Stored data:

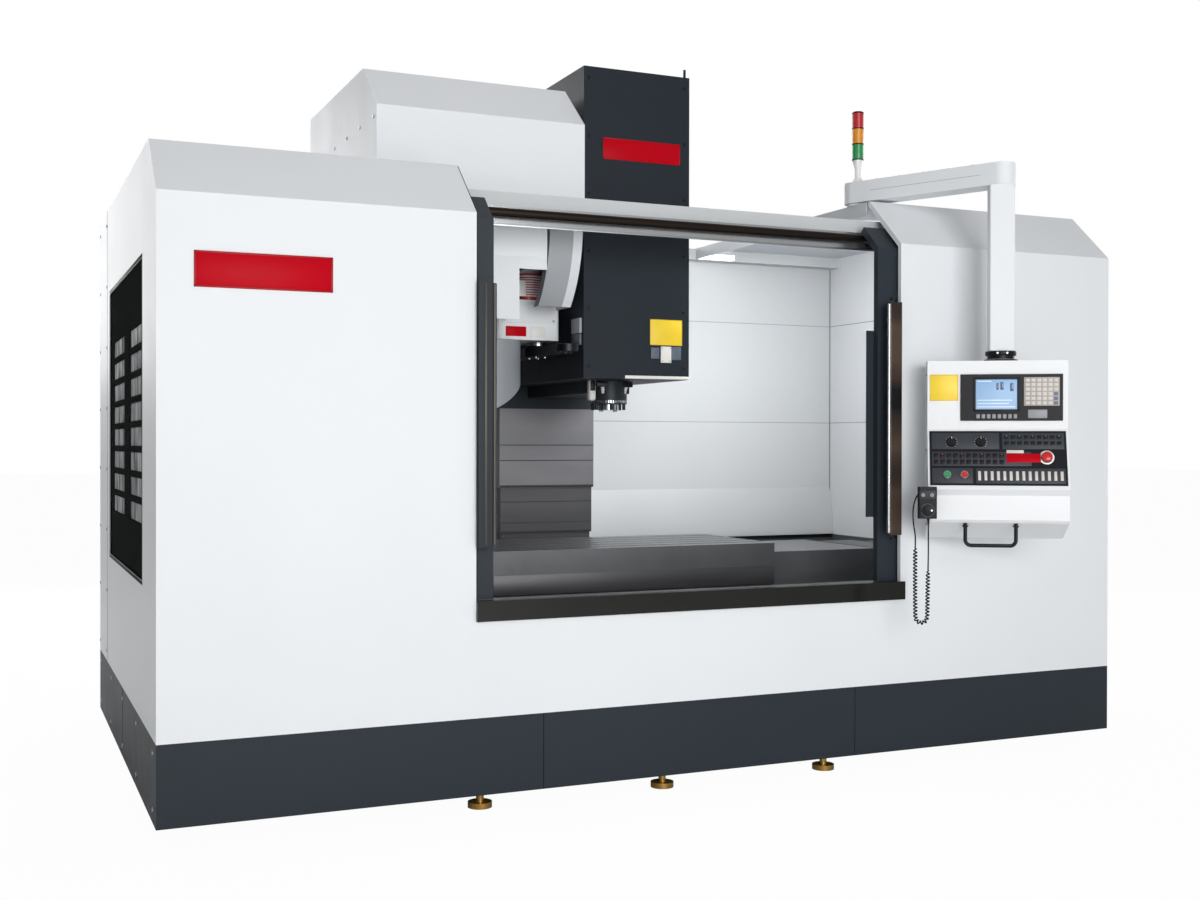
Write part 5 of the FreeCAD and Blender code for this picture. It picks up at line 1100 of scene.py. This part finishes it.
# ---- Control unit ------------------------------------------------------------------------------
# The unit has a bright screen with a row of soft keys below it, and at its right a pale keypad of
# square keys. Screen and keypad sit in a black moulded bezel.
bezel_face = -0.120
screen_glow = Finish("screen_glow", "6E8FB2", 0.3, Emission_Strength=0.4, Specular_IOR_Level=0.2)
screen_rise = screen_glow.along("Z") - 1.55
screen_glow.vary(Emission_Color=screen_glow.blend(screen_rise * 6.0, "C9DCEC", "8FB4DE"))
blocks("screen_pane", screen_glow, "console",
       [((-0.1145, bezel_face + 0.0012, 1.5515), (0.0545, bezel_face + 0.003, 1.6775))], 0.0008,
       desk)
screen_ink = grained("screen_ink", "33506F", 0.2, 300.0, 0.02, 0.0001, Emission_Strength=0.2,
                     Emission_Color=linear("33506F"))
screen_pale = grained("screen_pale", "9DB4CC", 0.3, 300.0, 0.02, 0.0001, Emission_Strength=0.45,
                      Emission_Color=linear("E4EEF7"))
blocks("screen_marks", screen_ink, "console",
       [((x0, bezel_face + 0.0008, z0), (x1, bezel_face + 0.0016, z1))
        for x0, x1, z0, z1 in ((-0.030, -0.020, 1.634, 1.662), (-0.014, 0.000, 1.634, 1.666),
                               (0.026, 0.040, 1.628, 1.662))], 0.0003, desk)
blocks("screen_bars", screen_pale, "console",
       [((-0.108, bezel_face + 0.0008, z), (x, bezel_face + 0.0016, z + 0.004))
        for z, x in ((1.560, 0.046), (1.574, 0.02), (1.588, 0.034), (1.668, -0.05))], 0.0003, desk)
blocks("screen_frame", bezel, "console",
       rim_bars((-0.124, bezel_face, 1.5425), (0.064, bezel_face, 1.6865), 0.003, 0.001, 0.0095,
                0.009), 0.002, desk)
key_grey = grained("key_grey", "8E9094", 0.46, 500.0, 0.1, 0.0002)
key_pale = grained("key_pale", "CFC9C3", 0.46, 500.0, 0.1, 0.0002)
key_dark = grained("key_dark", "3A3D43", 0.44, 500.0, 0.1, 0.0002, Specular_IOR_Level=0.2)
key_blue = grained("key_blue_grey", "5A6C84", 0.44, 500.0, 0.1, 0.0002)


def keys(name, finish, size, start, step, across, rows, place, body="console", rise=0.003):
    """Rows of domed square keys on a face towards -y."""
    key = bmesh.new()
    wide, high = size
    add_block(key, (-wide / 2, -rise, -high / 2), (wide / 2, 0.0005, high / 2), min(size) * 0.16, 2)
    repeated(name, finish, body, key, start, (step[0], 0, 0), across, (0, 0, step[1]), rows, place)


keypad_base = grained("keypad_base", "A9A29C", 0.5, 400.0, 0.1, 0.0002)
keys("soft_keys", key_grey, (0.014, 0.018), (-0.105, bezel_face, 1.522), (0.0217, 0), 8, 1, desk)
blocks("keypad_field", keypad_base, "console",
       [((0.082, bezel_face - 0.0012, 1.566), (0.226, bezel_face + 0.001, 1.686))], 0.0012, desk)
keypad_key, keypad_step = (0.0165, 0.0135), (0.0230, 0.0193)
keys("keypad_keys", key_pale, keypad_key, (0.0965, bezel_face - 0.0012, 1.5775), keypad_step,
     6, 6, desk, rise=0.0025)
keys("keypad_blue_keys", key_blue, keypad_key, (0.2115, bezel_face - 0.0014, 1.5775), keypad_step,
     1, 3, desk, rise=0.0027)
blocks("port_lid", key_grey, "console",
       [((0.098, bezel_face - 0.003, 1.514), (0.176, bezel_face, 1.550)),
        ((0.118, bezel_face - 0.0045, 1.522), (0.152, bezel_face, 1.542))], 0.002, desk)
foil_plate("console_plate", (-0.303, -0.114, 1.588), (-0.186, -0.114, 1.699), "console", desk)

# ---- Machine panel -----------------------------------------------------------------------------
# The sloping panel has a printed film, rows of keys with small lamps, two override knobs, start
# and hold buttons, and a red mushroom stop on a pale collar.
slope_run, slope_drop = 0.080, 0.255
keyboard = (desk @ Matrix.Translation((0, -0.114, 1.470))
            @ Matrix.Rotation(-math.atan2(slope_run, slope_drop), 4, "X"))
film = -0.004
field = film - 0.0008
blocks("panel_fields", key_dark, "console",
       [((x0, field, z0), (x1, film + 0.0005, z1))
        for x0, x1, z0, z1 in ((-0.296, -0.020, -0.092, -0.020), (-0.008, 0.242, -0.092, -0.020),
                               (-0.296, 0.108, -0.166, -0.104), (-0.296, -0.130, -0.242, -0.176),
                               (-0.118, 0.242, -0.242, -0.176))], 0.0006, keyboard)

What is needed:
Print all of the data exactly as it was given.

Full response:
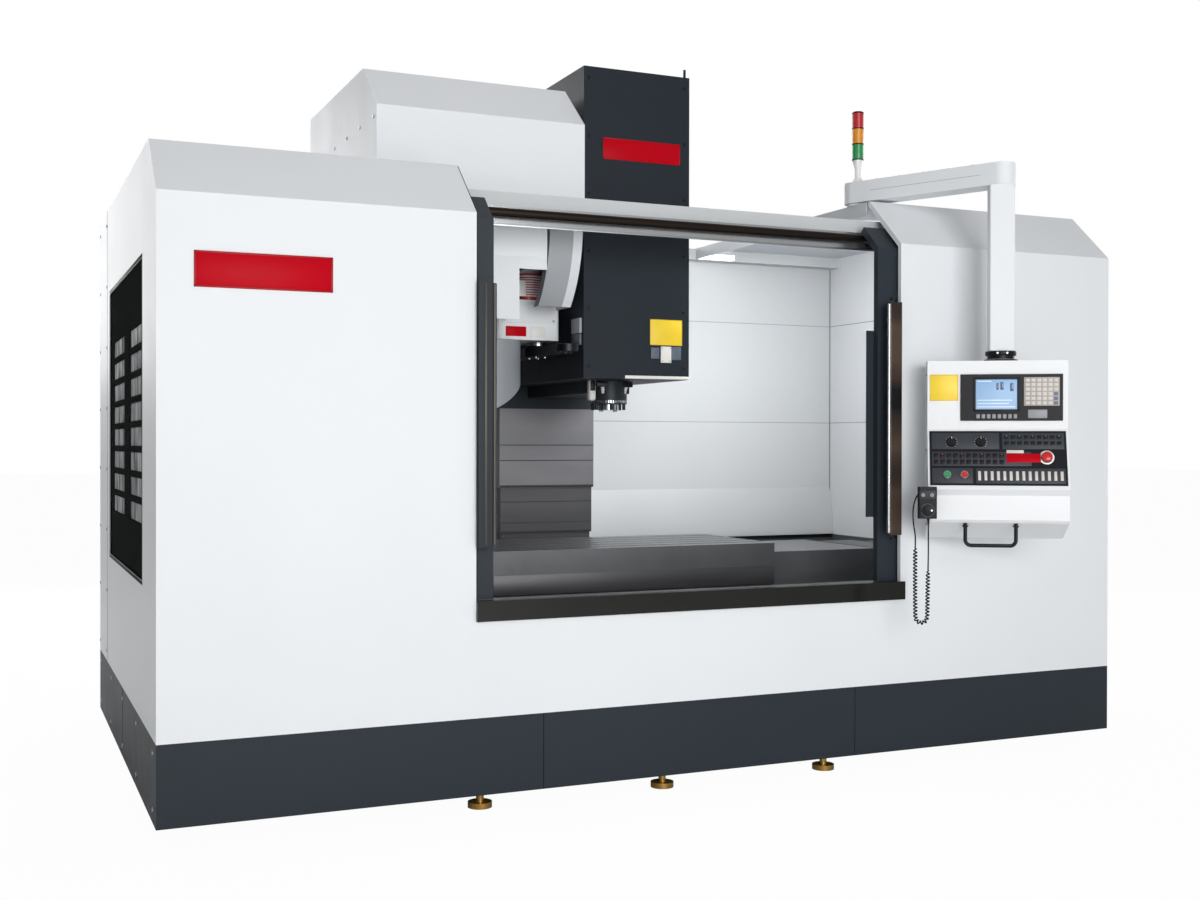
Write part 5 of the FreeCAD and Blender code for this picture. It picks up at line 1100 of scene.py. This part finishes it.
# ---- Control unit ------------------------------------------------------------------------------
# The unit has a bright screen with a row of soft keys below it, and at its right a pale keypad of
# square keys. Screen and keypad sit in a black moulded bezel.
bezel_face = -0.120
screen_glow = Finish("screen_glow", "6E8FB2", 0.3, Emission_Strength=0.4, Specular_IOR_Level=0.2)
screen_rise = screen_glow.along("Z") - 1.55
screen_glow.vary(Emission_Color=screen_glow.blend(screen_rise * 6.0, "C9DCEC", "8FB4DE"))
blocks("screen_pane", screen_glow, "console",
       [((-0.1145, bezel_face + 0.0012, 1.5515), (0.0545, bezel_face + 0.003, 1.6775))], 0.0008,
       desk)
screen_ink = grained("screen_ink", "33506F", 0.2, 300.0, 0.02, 0.0001, Emission_Strength=0.2,
                     Emission_Color=linear("33506F"))
screen_pale = grained("screen_pale", "9DB4CC", 0.3, 300.0, 0.02, 0.0001, Emission_Strength=0.45,
                      Emission_Color=linear("E4EEF7"))
blocks("screen_marks", screen_ink, "console",
       [((x0, bezel_face + 0.0008, z0), (x1, bezel_face + 0.0016, z1))
        for x0, x1, z0, z1 in ((-0.030, -0.020, 1.634, 1.662), (-0.014, 0.000, 1.634, 1.666),
                               (0.026, 0.040, 1.628, 1.662))], 0.0003, desk)
blocks("screen_bars", screen_pale, "console",
       [((-0.108, bezel_face + 0.0008, z), (x, bezel_face + 0.0016, z + 0.004))
        for z, x in ((1.560, 0.046), (1.574, 0.02), (1.588, 0.034), (1.668, -0.05))], 0.0003, desk)
blocks("screen_frame", bezel, "console",
       rim_bars((-0.124, bezel_face, 1.5425), (0.064, bezel_face, 1.6865), 0.003, 0.001, 0.0095,
                0.009), 0.002, desk)
key_grey = grained("key_grey", "8E9094", 0.46, 500.0, 0.1, 0.0002)
key_pale = grained("key_pale", "CFC9C3", 0.46, 500.0, 0.1, 0.0002)
key_dark = grained("key_dark", "3A3D43", 0.44, 500.0, 0.1, 0.0002, Specular_IOR_Level=0.2)
key_blue = grained("key_blue_grey", "5A6C84", 0.44, 500.0, 0.1, 0.0002)


def keys(name, finish, size, start, step, across, rows, place, body="console", rise=0.003):
    """Rows of domed square keys on a face towards -y."""
    key = bmesh.new()
    wide, high = size
    add_block(key, (-wide / 2, -rise, -high / 2), (wide / 2, 0.0005, high / 2), min(size) * 0.16, 2)
    repeated(name, finish, body, key, start, (step[0], 0, 0), across, (0, 0, step[1]), rows, place)


keypad_base = grained("keypad_base", "A9A29C", 0.5, 400.0, 0.1, 0.0002)
keys("soft_keys", key_grey, (0.014, 0.018), (-0.105, bezel_face, 1.522), (0.0217, 0), 8, 1, desk)
blocks("keypad_field", keypad_base, "console",
       [((0.082, bezel_face - 0.0012, 1.566), (0.226, bezel_face + 0.001, 1.686))], 0.0012, desk)
keypad_key, keypad_step = (0.0165, 0.0135), (0.0230, 0.0193)
keys("keypad_keys", key_pale, keypad_key, (0.0965, bezel_face - 0.0012, 1.5775), keypad_step,
     6, 6, desk, rise=0.0025)
keys("keypad_blue_keys", key_blue, keypad_key, (0.2115, bezel_face - 0.0014, 1.5775), keypad_step,
     1, 3, desk, rise=0.0027)
blocks("port_lid", key_grey, "console",
       [((0.098, bezel_face - 0.003, 1.514), (0.176, bezel_face, 1.550)),
        ((0.118, bezel_face - 0.0045, 1.522), (0.152, bezel_face, 1.542))], 0.002, desk)
foil_plate("console_plate", (-0.303, -0.114, 1.588), (-0.186, -0.114, 1.699), "console", desk)

# ---- Machine panel -----------------------------------------------------------------------------
# The sloping panel has a printed film, rows of keys with small lamps, two override knobs, start
# and hold buttons, and a red mushroom stop on a pale collar.
slope_run, slope_drop = 0.080, 0.255
keyboard = (desk @ Matrix.Translation((0, -0.114, 1.470))
            @ Matrix.Rotation(-math.atan2(slope_run, slope_drop), 4, "X"))
film = -0.004
field = film - 0.0008
blocks("panel_fields", key_dark, "console",
       [((x0, field, z0), (x1, film + 0.0005, z1))
        for x0, x1, z0, z1 in ((-0.296, -0.020, -0.092, -0.020), (-0.008, 0.242, -0.092, -0.020),
                               (-0.296, 0.108, -0.166, -0.104), (-0.296, -0.130, -0.242, -0.176),
                               (-0.118, 0.242, -0.242, -0.176))], 0.0006, keyboard)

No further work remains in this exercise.